**What is being asked:** Repeat the whole listing exactly as written.

(Object data in JSON)
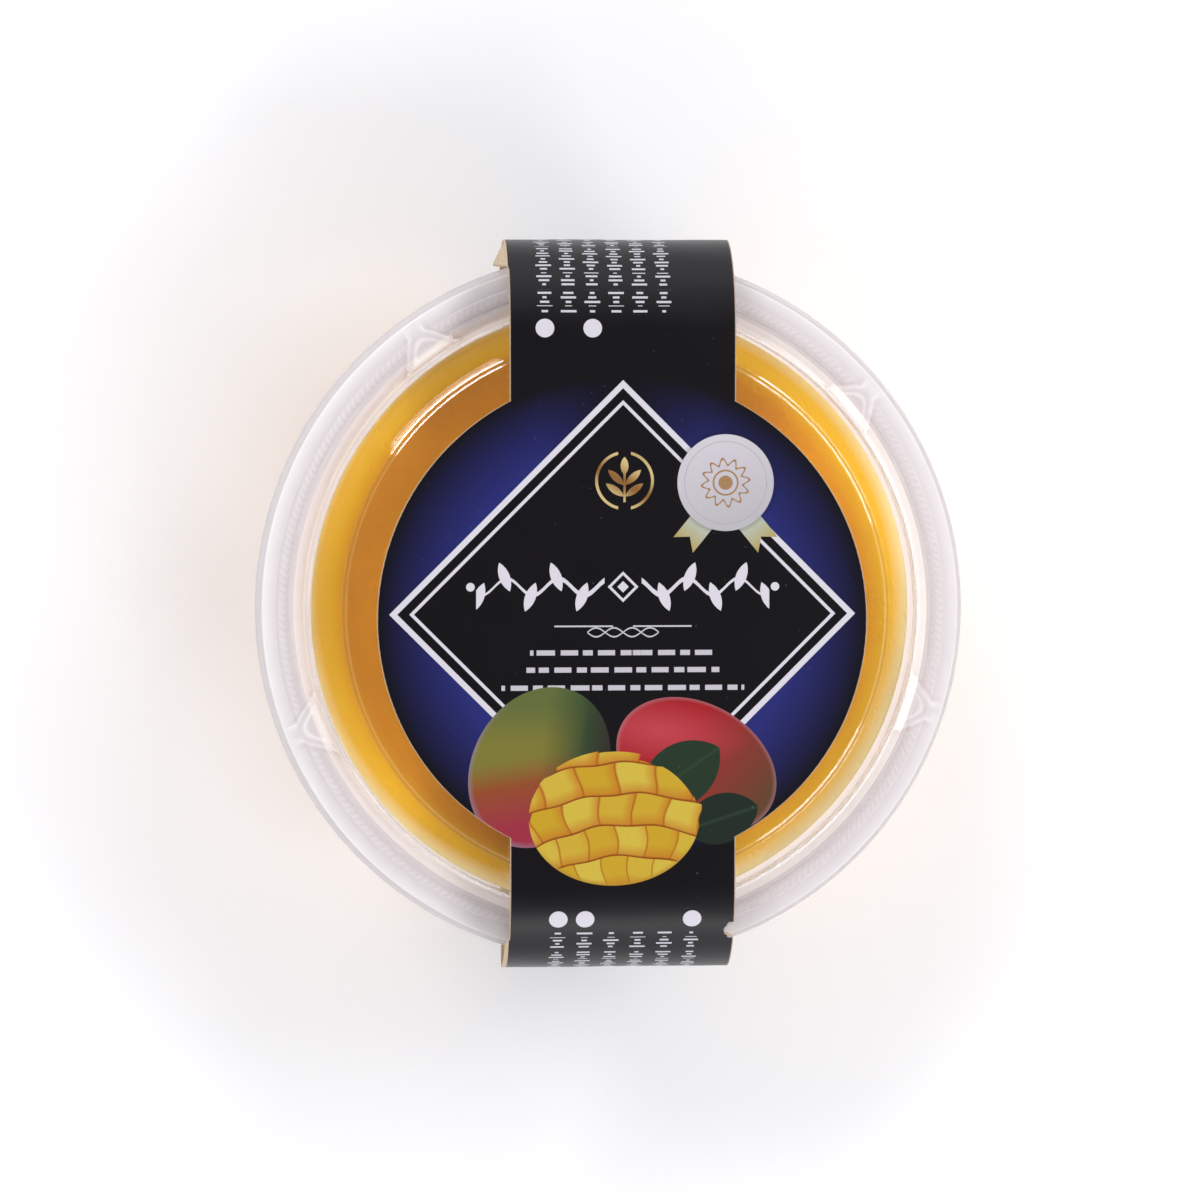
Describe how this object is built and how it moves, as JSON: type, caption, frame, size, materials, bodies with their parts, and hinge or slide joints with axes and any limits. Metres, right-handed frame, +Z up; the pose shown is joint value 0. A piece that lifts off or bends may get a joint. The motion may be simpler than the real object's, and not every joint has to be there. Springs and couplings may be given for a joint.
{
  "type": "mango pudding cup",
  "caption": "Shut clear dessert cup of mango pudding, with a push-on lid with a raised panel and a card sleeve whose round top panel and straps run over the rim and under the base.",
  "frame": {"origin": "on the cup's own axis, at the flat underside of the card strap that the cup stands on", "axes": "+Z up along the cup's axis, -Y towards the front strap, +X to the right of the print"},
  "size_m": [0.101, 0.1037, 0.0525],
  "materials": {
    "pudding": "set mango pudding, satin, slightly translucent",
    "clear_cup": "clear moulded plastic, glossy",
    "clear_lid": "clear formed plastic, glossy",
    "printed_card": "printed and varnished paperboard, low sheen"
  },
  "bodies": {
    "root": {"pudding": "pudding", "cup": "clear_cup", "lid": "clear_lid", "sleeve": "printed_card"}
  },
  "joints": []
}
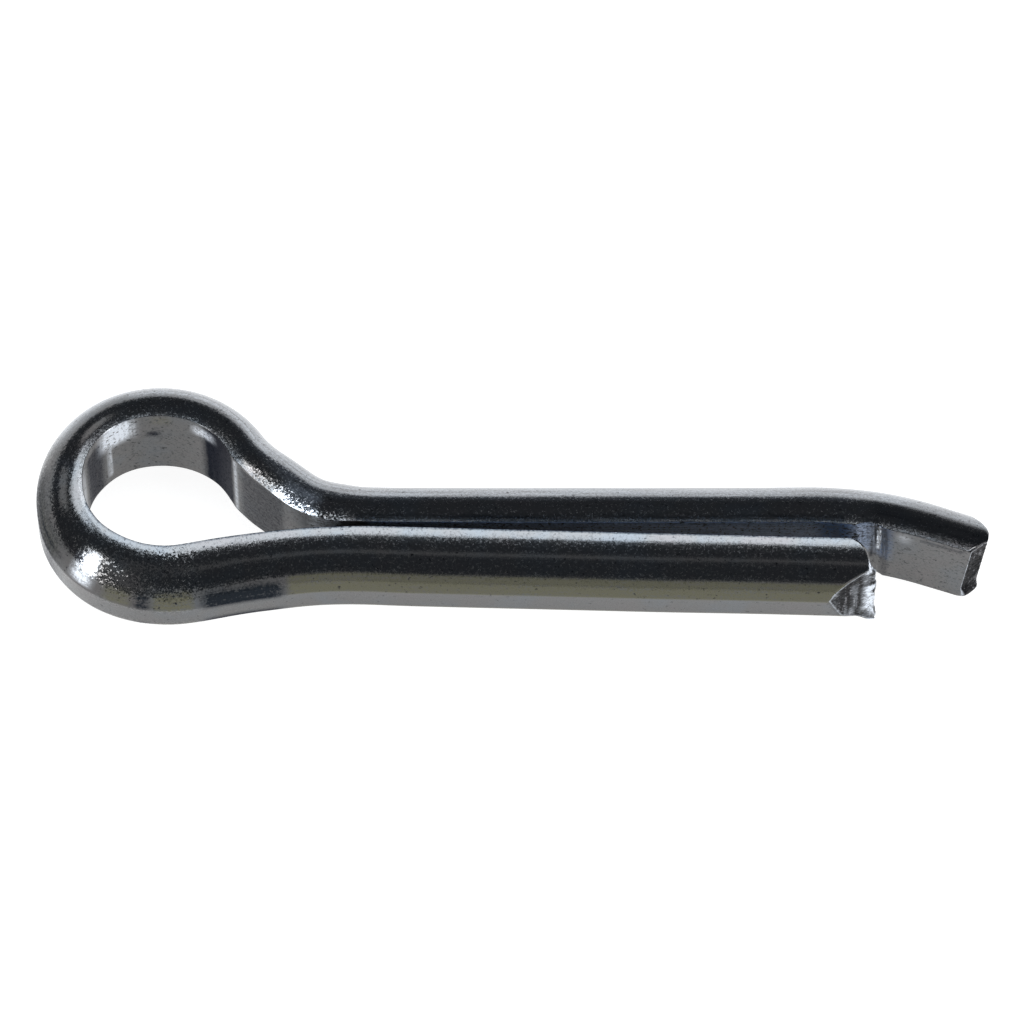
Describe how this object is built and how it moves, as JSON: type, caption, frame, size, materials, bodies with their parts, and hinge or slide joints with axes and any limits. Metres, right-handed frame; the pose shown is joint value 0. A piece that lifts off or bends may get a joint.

**The output:**
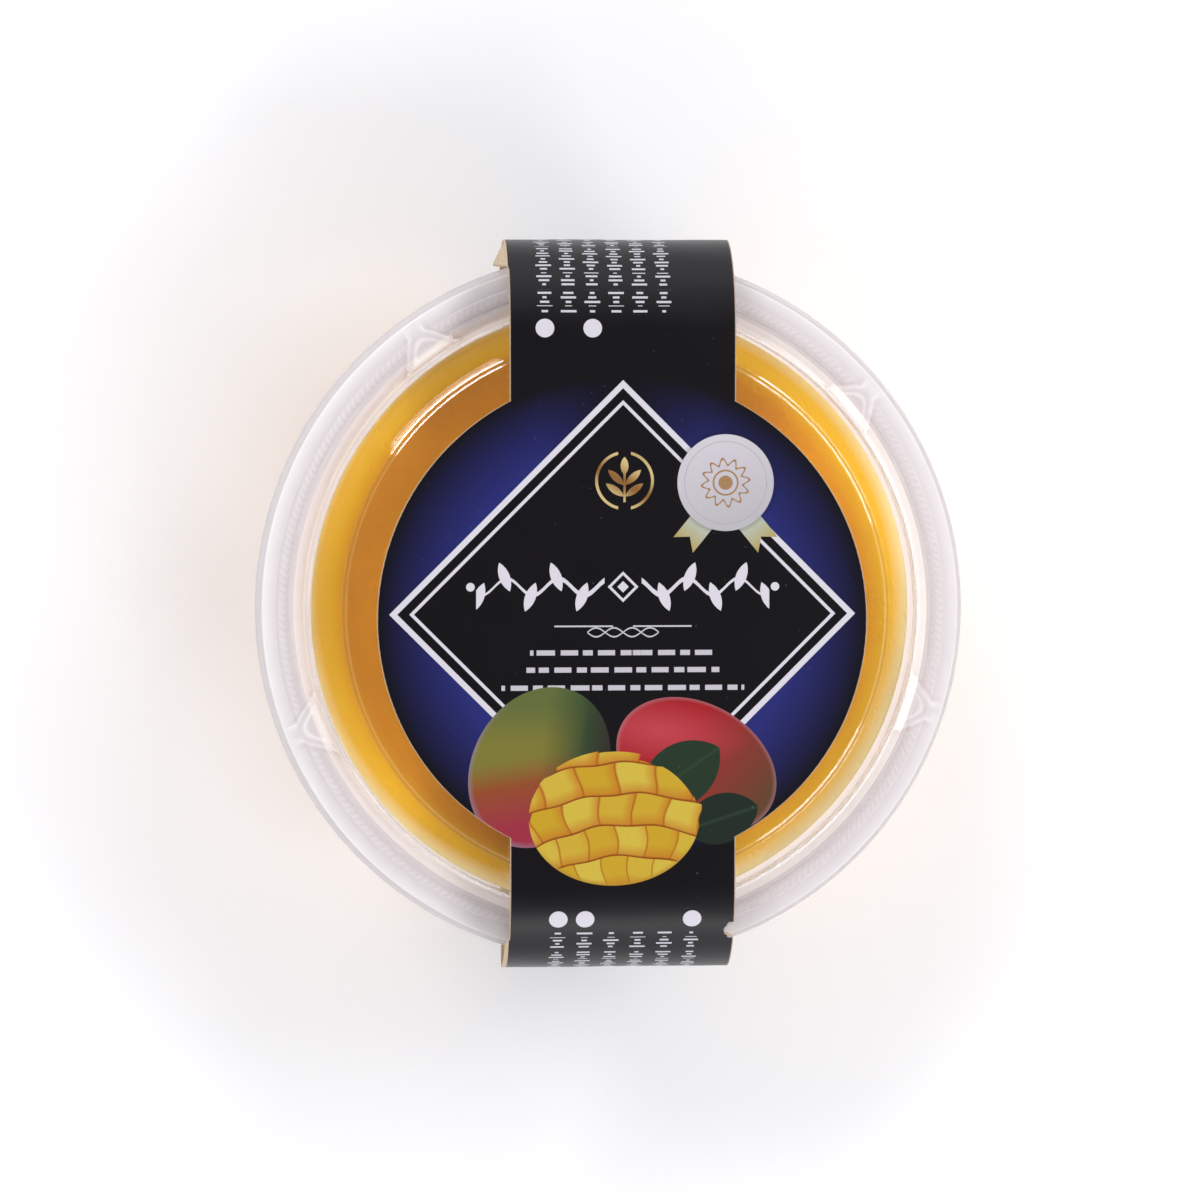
Describe how this object is built and how it moves, as JSON: type, caption, frame, size, materials, bodies with their parts, and hinge or slide joints with axes and any limits. Metres, right-handed frame, +Z up; the pose shown is joint value 0. A piece that lifts off or bends may get a joint. The motion may be simpler than the real object's, and not every joint has to be there. Springs and couplings may be given for a joint.
{
  "type": "mango pudding cup",
  "caption": "Shut clear dessert cup of mango pudding, with a push-on lid with a raised panel and a card sleeve whose round top panel and straps run over the rim and under the base.",
  "frame": {"origin": "on the cup's own axis, at the flat underside of the card strap that the cup stands on", "axes": "+Z up along the cup's axis, -Y towards the front strap, +X to the right of the print"},
  "size_m": [0.101, 0.1037, 0.0525],
  "materials": {
    "pudding": "set mango pudding, satin, slightly translucent",
    "clear_cup": "clear moulded plastic, glossy",
    "clear_lid": "clear formed plastic, glossy",
    "printed_card": "printed and varnished paperboard, low sheen"
  },
  "bodies": {
    "root": {"pudding": "pudding", "cup": "clear_cup", "lid": "clear_lid", "sleeve": "printed_card"}
  },
  "joints": []
}
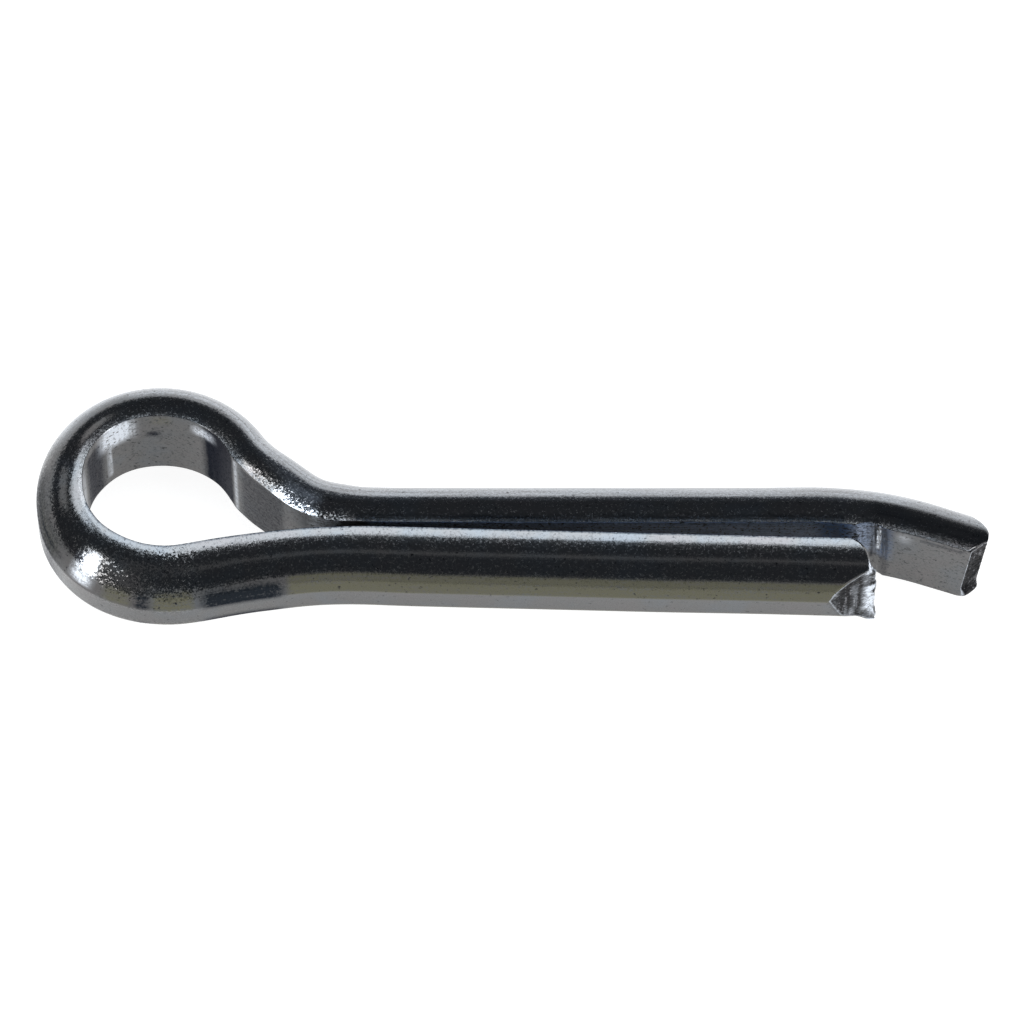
Describe how this object is built and how it moves, as JSON: type, caption, frame, size, materials, bodies with their parts, and hinge or slide joints with axes and any limits. Metres, right-handed frame; the pose shown is joint value 0. A piece that lifts off or bends may get a joint.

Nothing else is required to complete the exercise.